What the task asks: What follows is a listing. Return every line of it exactly.

-- Begin Supplied information --

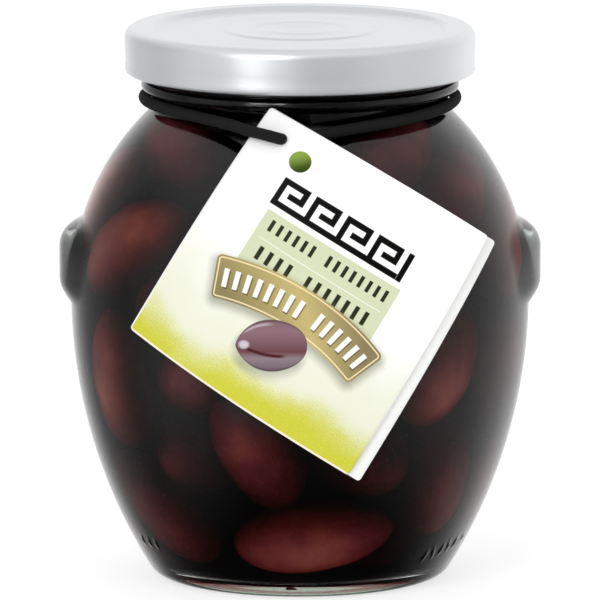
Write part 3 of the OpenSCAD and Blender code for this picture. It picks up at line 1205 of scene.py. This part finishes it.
def tall_light(tree, angle, z, grey):
    """Adds one tall soft light in front on the left, with a brighter core."""
    glow = tree.ramp(angle, -48, -36) * tree.ramp(angle, 0, -10)
    glow = glow * tree.ramp(z, -0.6, -0.4) * tree.ramp(z, 0.7, 0.5)
    grey = tree.mix(glow, grey, (0.55, 0.56, 0.56, 1))
    core = tree.ramp(angle, -43, -38) * tree.ramp(angle, -22, -27)
    core = core * tree.ramp(z, -0.4, -0.3) * tree.ramp(z, 0.5, 0.4)
    return tree.mix(core, grey, (1.7, 1.73, 1.76, 1))


def make_world():
    """The studio, which the camera itself sees as white. Light that reaches a dull piece through
    clear ones is even, so the olives are lit alike from all round."""
    world = bpy.data.worlds.new("studio")
    bpy.context.scene.world = world
    tree = Tree(world)
    way = tree.add("ShaderNodeTexCoord").outputs["Generated"]
    split = tree.add("ShaderNodeSeparateXYZ", {"Vector": way})
    x, y, z = (Val(tree, split.outputs[i]) for i in range(3))
    angle = tree.math("ARCTAN2", x, 0 - y) * (180 / math.pi)
    grey = tall_light(tree, angle, z, room_grey(tree, angle, z))
    path = tree.add("ShaderNodeLightPath")
    inside = tree.math("GREATER_THAN", path.outputs["Diffuse Depth"], 0.5)
    inside = inside * Val(tree, path.outputs["Is Transmission Ray"])
    grey = tree.mix(inside, grey, (1.1, 1.1, 1.1, 1))
    seen = tree.mix(path.outputs["Is Camera Ray"], grey, (1, 1, 1, 1))
    light = tree.add("ShaderNodeBackground", {"Color": seen, "Strength": 1.0})
    tree.add("ShaderNodeOutputWorld", {"Surface": light.outputs[0]})


def add_light(name, place, target, size, power, seen_in_gloss):
    """A square soft light, out of the camera's sight."""
    data = bpy.data.lights.new(name, "AREA")
    data.shape = "SQUARE"
    data.size = size
    data.energy = power
    light = bpy.data.objects.new(name, data)
    light.location = place
    way = np.array(target) - np.array(place)
    flat = math.hypot(way[0], way[1])
    light.rotation_euler = (
        math.pi / 2 + math.atan2(way[2], flat),
        0,
        math.atan2(way[1], way[0]) - math.pi / 2,
    )
    light.visible_camera = False
    light.visible_glossy = seen_in_gloss
    light.visible_transmission = False
    bpy.context.scene.collection.objects.link(light)


def make_floor():
    """White paper, which is left out of what shiny and clear pieces show."""
    bpy.ops.mesh.primitive_plane_add(size=6, location=(0, 0, -0.0001))
    floor = bpy.context.object
    floor.name = "floor"
    material = new_material(
        "floor_paper",
        Base_Color=(0.5, 0.5, 0.5, 1),
        Roughness=0.9,
        Emission_Color=(1, 1, 1, 1),
        Emission_Strength=0.7,
    )[0]
    floor.data.materials.append(material)
    floor.visible_glossy = False
    floor.visible_transmission = False


make_camera()
make_world()
add_light("key_light", (-0.5, -1.1, 0.75), (0, 0, 0.05), 0.6, 4.9, True)
add_light("fill_light", (0.7, -1.0, 0.5), (0, 0, 0.05), 0.8, 2.7, False)
make_floor()
bpy.context.scene.view_settings.view_transform = "Standard"

make_jar()
make_brine()
make_olives()
make_lid()
make_cord()
make_tag()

-- End Supplied information --

Complete answer:
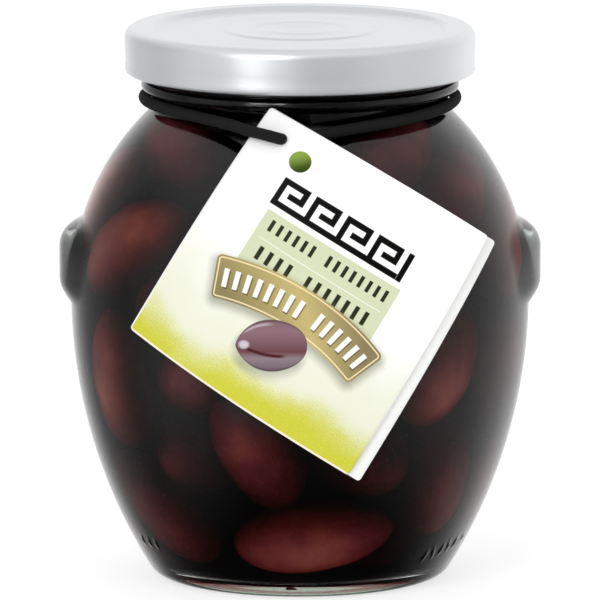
Write part 3 of the OpenSCAD and Blender code for this picture. It picks up at line 1205 of scene.py. This part finishes it.
def tall_light(tree, angle, z, grey):
    """Adds one tall soft light in front on the left, with a brighter core."""
    glow = tree.ramp(angle, -48, -36) * tree.ramp(angle, 0, -10)
    glow = glow * tree.ramp(z, -0.6, -0.4) * tree.ramp(z, 0.7, 0.5)
    grey = tree.mix(glow, grey, (0.55, 0.56, 0.56, 1))
    core = tree.ramp(angle, -43, -38) * tree.ramp(angle, -22, -27)
    core = core * tree.ramp(z, -0.4, -0.3) * tree.ramp(z, 0.5, 0.4)
    return tree.mix(core, grey, (1.7, 1.73, 1.76, 1))


def make_world():
    """The studio, which the camera itself sees as white. Light that reaches a dull piece through
    clear ones is even, so the olives are lit alike from all round."""
    world = bpy.data.worlds.new("studio")
    bpy.context.scene.world = world
    tree = Tree(world)
    way = tree.add("ShaderNodeTexCoord").outputs["Generated"]
    split = tree.add("ShaderNodeSeparateXYZ", {"Vector": way})
    x, y, z = (Val(tree, split.outputs[i]) for i in range(3))
    angle = tree.math("ARCTAN2", x, 0 - y) * (180 / math.pi)
    grey = tall_light(tree, angle, z, room_grey(tree, angle, z))
    path = tree.add("ShaderNodeLightPath")
    inside = tree.math("GREATER_THAN", path.outputs["Diffuse Depth"], 0.5)
    inside = inside * Val(tree, path.outputs["Is Transmission Ray"])
    grey = tree.mix(inside, grey, (1.1, 1.1, 1.1, 1))
    seen = tree.mix(path.outputs["Is Camera Ray"], grey, (1, 1, 1, 1))
    light = tree.add("ShaderNodeBackground", {"Color": seen, "Strength": 1.0})
    tree.add("ShaderNodeOutputWorld", {"Surface": light.outputs[0]})


def add_light(name, place, target, size, power, seen_in_gloss):
    """A square soft light, out of the camera's sight."""
    data = bpy.data.lights.new(name, "AREA")
    data.shape = "SQUARE"
    data.size = size
    data.energy = power
    light = bpy.data.objects.new(name, data)
    light.location = place
    way = np.array(target) - np.array(place)
    flat = math.hypot(way[0], way[1])
    light.rotation_euler = (
        math.pi / 2 + math.atan2(way[2], flat),
        0,
        math.atan2(way[1], way[0]) - math.pi / 2,
    )
    light.visible_camera = False
    light.visible_glossy = seen_in_gloss
    light.visible_transmission = False
    bpy.context.scene.collection.objects.link(light)


def make_floor():
    """White paper, which is left out of what shiny and clear pieces show."""
    bpy.ops.mesh.primitive_plane_add(size=6, location=(0, 0, -0.0001))
    floor = bpy.context.object
    floor.name = "floor"
    material = new_material(
        "floor_paper",
        Base_Color=(0.5, 0.5, 0.5, 1),
        Roughness=0.9,
        Emission_Color=(1, 1, 1, 1),
        Emission_Strength=0.7,
    )[0]
    floor.data.materials.append(material)
    floor.visible_glossy = False
    floor.visible_transmission = False


make_camera()
make_world()
add_light("key_light", (-0.5, -1.1, 0.75), (0, 0, 0.05), 0.6, 4.9, True)
add_light("fill_light", (0.7, -1.0, 0.5), (0, 0, 0.05), 0.8, 2.7, False)
make_floor()
bpy.context.scene.view_settings.view_transform = "Standard"

make_jar()
make_brine()
make_olives()
make_lid()
make_cord()
make_tag()